He examined the system of reaction usually employed for obtaining it, and proposed alternative measures for the process to be more efficient. He defended his thesis at the University of the Basque Country (UPV/EHU) with the title Innovative reaction systems for acetal (1.1 diethoxy butane) production from renewable sources. He has also published a number of articles; for example, in the Journal of Membrane Science.
1.1 diethoxy butane comes from the acetalisation reaction between ethanol and butanal. With the goal of facilitating the reaction between these two substances, use is made of ionic interchange resins. As a result of this, 1.1 diethoxy butane and water are produced, and so these products have to be separated. The main advantage of this type of acetal is that it has a renewable origin: the ethanol can be obtained from the fermentation of sugar-rich plants and the butanal from the dehydrogenation or the partial oxidation of its corresponding alcohol. Moreover, 1.1 diethoxy butane complies with the majority of the specifications required for adhering to diesel, unlike other acetals such as 1.1 diethoxy ethane, the most well-known acetal. Thus, Dr Agirre, for his thesis, opted to study the process for obtaining diethoxy butane.
Membranes the most efficient
When conventional reactors are employed in the process for obtaining diethoxy butane, they often do not manage to attain it (low conversion). This is what Dr Agirre has shown in his thesis, on studying the kinetics or velocity of reaction in a discontinuous reactor (one that it is not automatically fed, but only when the process is triggered). So, conversion at kinetically acceptable temperatures is not achieved except in 40-50 % of cases. Thus, he analysed two innovative systems for overcoming the thermodynamic limits in conventional reactors.
The first alternative studied for the thesis involved the use of reactive distillation, with which the researcher has shown that the conversions can be increased by 40 % to 50 %. Dr Agirre applied his experiments to a semi-pilot plant and carried out trials with a number of variables (reaction section height, reflux, feed configuration, and so on), until he came up with the optimum conditions. He also drew up a mathematical model based on the equilibrium stages of the plant, which has been validated by the experimental data. The model has been useful in understanding the behaviour of the system, and in enabling establishing the optimum configuration of the installations without having to undertake experiments previously.

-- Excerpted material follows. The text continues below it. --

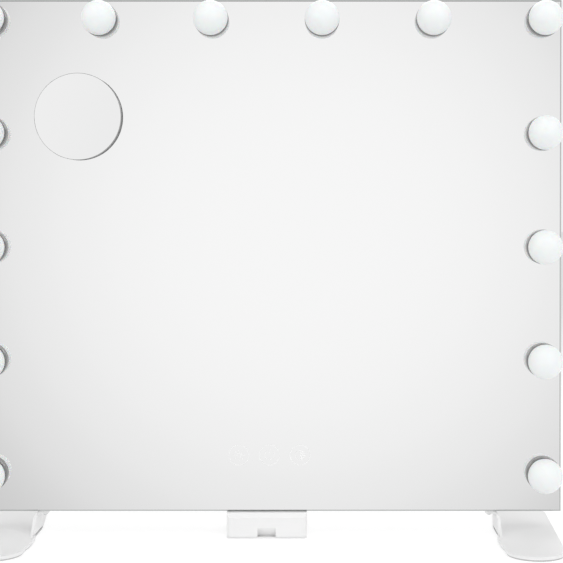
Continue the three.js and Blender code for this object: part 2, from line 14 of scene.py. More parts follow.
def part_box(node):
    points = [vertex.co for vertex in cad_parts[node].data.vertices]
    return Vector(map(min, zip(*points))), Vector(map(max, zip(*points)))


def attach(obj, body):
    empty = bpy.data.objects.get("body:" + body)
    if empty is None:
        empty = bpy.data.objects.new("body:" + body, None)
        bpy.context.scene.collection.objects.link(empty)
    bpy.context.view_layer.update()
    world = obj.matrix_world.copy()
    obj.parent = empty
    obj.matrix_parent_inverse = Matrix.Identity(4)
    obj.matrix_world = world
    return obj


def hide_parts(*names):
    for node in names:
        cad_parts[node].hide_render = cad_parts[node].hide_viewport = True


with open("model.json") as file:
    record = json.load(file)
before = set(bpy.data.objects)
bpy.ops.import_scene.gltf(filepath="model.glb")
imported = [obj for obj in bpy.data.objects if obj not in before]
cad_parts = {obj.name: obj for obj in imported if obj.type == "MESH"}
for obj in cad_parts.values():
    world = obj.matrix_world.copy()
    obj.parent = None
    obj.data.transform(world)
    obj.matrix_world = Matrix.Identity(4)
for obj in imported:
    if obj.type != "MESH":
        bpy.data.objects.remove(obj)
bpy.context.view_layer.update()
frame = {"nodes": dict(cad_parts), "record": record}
NODES = frame["nodes"]
MM = 0.001
STAND = "stand"
MAGNIFIER = "magnifier"

# ---------------------------------------------------------------- mesh tools


def finish_mesh(name, bm, smooth_angle=35):
    """Turns a bmesh into a linked object, smooth except across edges sharper than the angle."""
    bmesh.ops.remove_doubles(bm, verts=bm.verts, dist=0.002 * MM)
    bmesh.ops.recalc_face_normals(bm, faces=bm.faces)
    mesh = bpy.data.meshes.new(name)
    bm.to_mesh(mesh)
    bm.free()
    piece = bpy.data.objects.new(name, mesh)
    bpy.context.scene.collection.objects.link(piece)
    if smooth_angle:
        mesh.shade_smooth()
        mesh.set_sharp_from_angle(angle=math.radians(smooth_angle))
    return piece


def lathe(name, profile, centre, segments=96):
    """Turns a profile of (radius, y) points about the line through centre that runs along Y."""
    bm = bmesh.new()
    rings = []
    for radius, y in profile:
        if radius < 1e-7:
            rings.append([bm.verts.new((centre[0], y, centre[1]))])
            continue
        ring = []
        for step in range(segments):
            angle = 2 * math.pi * step / segments
            x = centre[0] + radius * math.cos(angle)
            ring.append(bm.verts.new((x, y, centre[1] + radius * math.sin(angle))))
        rings.append(ring)
    for one, two in zip(rings, rings[1:]):
        for step in range(segments):
            after = (step + 1) % segments
            near = [one[step % len(one)], one[after % len(one)]]
            corners = near + [two[after % len(two)], two[step % len(two)]]
            face = list(dict.fromkeys(corners))
            if len(face) > 2:
                bm.faces.new(face)
    return finish_mesh(name, bm)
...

The second innovative system involves the application of dehydration membranes or membrane reactors and, according to the thesis, is the one which gives the best results. In fact, conversions can be increased by 40 % to 70 %. Mr Agirre carried out the experiments in a discontinuous reactor with HybSi® brand membranes. In this case, he undertook a number of trials with the reaction and separation within the same reactor (the dehydration membranes separate the water from the diethoxy butane). With these experiments, he developed two mathematical models for this case: the first, discontinuous, for predicting the laboratory experiments (validated); the second, continuous, which has helped in the design of a process.
The best combination
To complete the research, Dr Agirre has drawn up a number of processes at an industrial scale, based on reactive distillation and on dehydration membranes, thus completing the engineering work on conceptual processes and the estimation of costs. He concluded that the most promising option for obtaining 1.1 diethoxy butane could be the combination of dehydration membranes and conventional distillation. This option is the one that has given best results, both from the point of view of efficiency of the process as well as economically.